Is it guaranteed?
A look at the recent decision in Co-operative Group Food Ltd v Shah Properties Ltd and others [2019] EWHC 941 (Ch).
This case concerned supermarket premises in Birmingham originally let in 2006 to Somerfield Stores Limited and guaranteed by Somerfield Limited. In January 2011, via a transfer of engagements, Co-operative Group Food Limited (the Co-op) assumed liability under the guarantee.
In 2011 the tenant wished to assign to 99p Stores Limited. In this connection a Licence to Assign and an authorised guarantee agreement (AGA), which was annexed to the Licence, were entered into and the assignment followed. In the Licence the guarantor provided covenants in relation to the future performance of the lease obligations.
In due course the original tenant and the assignee entered into administration and the landlord sought the continuing rent from the Co-op under the guarantee obligations in the Licence.
The Licence contained the following material provisions.
- Recital 1.1 defined the AGA as meaning the agreement set out in the form annexed in the Schedule to the Licence.
- Recital 1.7 provided that the Schedule formed part of the Licence and was to have effect as if set out in full in the body of the Licence and that any reference to the Licence included the Schedule.
- Clause 4.1 contained a covenant by both the tenant and the guarantor to observe and perform the obligations set out in the AGA immediately after completion of the assignment.
- Clause 4.2 contained an acknowledgment that the consent granted by the Licence was granted at the guarantor’s request and that the guarantor consented to the tenant entering into the Licence. Sub-clause 4.2(b) read that “in consideration of the consent granted by the landlord and subject to clause 4.3 the Tenant’s Guarantor agrees that its guarantee and other obligations under the Lease remain fully effective and ……. shall extend and apply to the covenants given by and the obligations on the part of the Tenant under this Licence”.
On the landlord’s summary judgment application for rent, the Co-op sought to argue that the provisions of clause 4 were caught by the wide anti-avoidance provisions of the Landlord and Tenant (Covenants) Act 1995 (the Act) and hence void. Section 25 of the Act voids any arrangement that frustrates the purpose of the Act, namely the release of a tenant from its obligations upon assignment (section 5) and the release of the tenant’s guarantor from its obligations upon assignment (section 24).
The Master had decided that the obligations undertaken in both clauses 4.1 and 4.2 operated as sub-guarantees (GAGAs) and were valid and enforceable.
On appeal by the Co-op, both parties accepted the following key propositions based on the decisions in the leading authorities, including Good Harvest v Centaur Services Ltd and K/S Victoria Street v House of Fraser.
- If clause 4 of the Licence contained a guarantee of the guarantee obligations of the former tenant under the AGA it was valid, and the guarantor was liable for the rent claimed. In other words, if it contained a sub-guarantee then it was valid.

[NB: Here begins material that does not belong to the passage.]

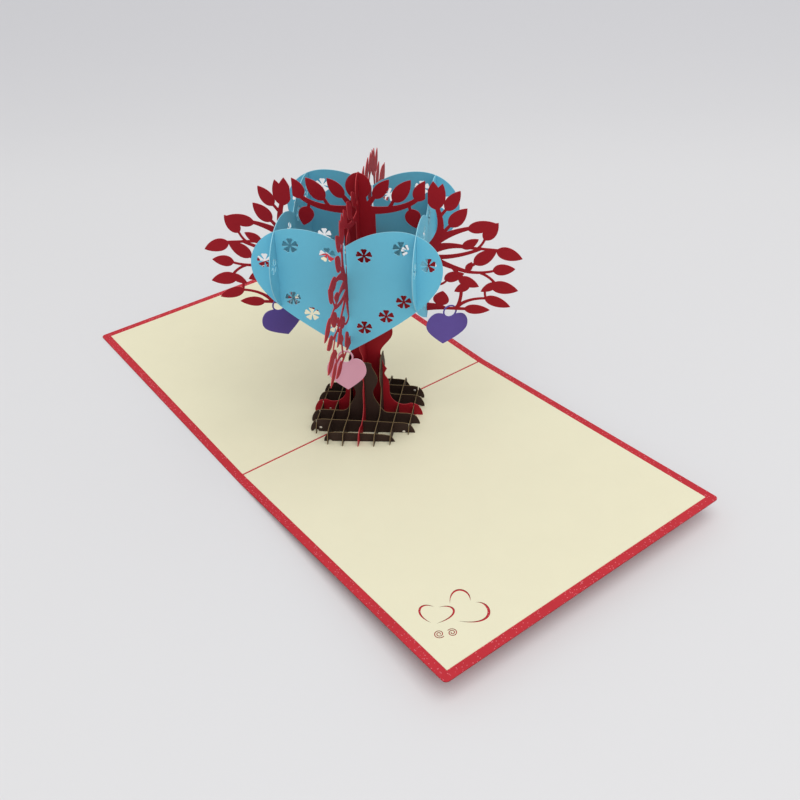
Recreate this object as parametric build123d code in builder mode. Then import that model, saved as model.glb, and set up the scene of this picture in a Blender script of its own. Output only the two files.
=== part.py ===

- If clause 4 contained a direct guarantee by the guarantor of the obligations of the assignee its effect was nullified by the Act and the guarantor was not liable for the rent claimed.
Mr Justice Mann dismissed the appeal.
He found that clause 4.1 was a direct guarantee. He did not consider it possible to interpret the clause as a sub-guarantee in the way proposed by the Master. In clause 4.1 both the tenant and the guarantor covenanted to observe the obligations undertaken under the AGA. The obligations under the AGA were guarantees of the obligations of the assignee, so that would make the guarantor’s obligation in effect a direct guarantee of the assignee and therefore void under the provisions of the Act.
However, in relation to clause 4.2(b) he considered that on the true construction of the Licence the “obligations on the part of the Tenant under this Licence” included the former tenant’s obligations under the AGA. This amounted to a sub-guarantee which survived the avoiding provisions of the Act.
There were two routes to this conclusion.
- Clause 4.1 contained a covenant by the tenant to observe and perform the obligations in the AGA which gave rise to obligations under the Licence. Those obligations were covered by the clear guarantee given by clause 4.2 (b).
- The other route was via clause 1.7, which provided that any reference to the Licence included the Schedule which set out the terms of the AGA. The reference to the Schedule should therefore be interpreted as being a reference to the obligations described in the AGA. The terms of the Schedule were to have effect as if its terms were set out in the Licence and were capable of having direct contractual effect. That effect would then be an obligation of the former tenant in the Licence, which would in turn be an obligation covered by the guarantee in clause 4.2(b).
The decision in this case clearly rests upon the oddity of the provisions in the Licence. The strained construction placed by the judge on clause 4.2(b) of the Licence was clearly designed to give it some useful effect and to be consistent with his conclusions that the parties intended meaningful obligations to be assumed by the guarantor notwithstanding the terms of the Act.
While it is useful to have further judicial consideration of the Act, the judicial time being taken up with cases arising from the operation of the Act emphasises its fundamental flaws and lack of commercial and at times rational application.